Exactly 71 years ago, on 2/3 June 1946, the institutional referendum held by universal suffrage in which the Italian people expressed their choice for the Republican form of government took place in Italy. Since then, the National Day is celebrated with pride and joy by Italians anywhere in the world. We are talking about feelings widely shared by the Italian community in Romania too. The message I feel I must convey to all Italian citizens present in Romania, whether permanently or temporarily, is hence an encouragement to celebrate the National Day understanding its intrinsic significance and making it a reason for pride and confidence in the future.

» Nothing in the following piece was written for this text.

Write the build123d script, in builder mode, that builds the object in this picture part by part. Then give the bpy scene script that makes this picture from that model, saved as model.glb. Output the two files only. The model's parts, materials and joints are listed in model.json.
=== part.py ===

In what concerns the National Day celebrations here in Romania, in line with tradition, a reception will be hosted by the Italian Ambassador, which will be attended by personalities from the Romanian political, cultural and economic world, representatives of the diplomatic corps accredited to this country, as well as numerous representatives of the Italian community in Romania. To them, but also to our Romanian friends, I will address, on this occasion, my first greeting as Italian Ambassador to Romania, with a lot of enthusiasm and sincere feelings of fraternity.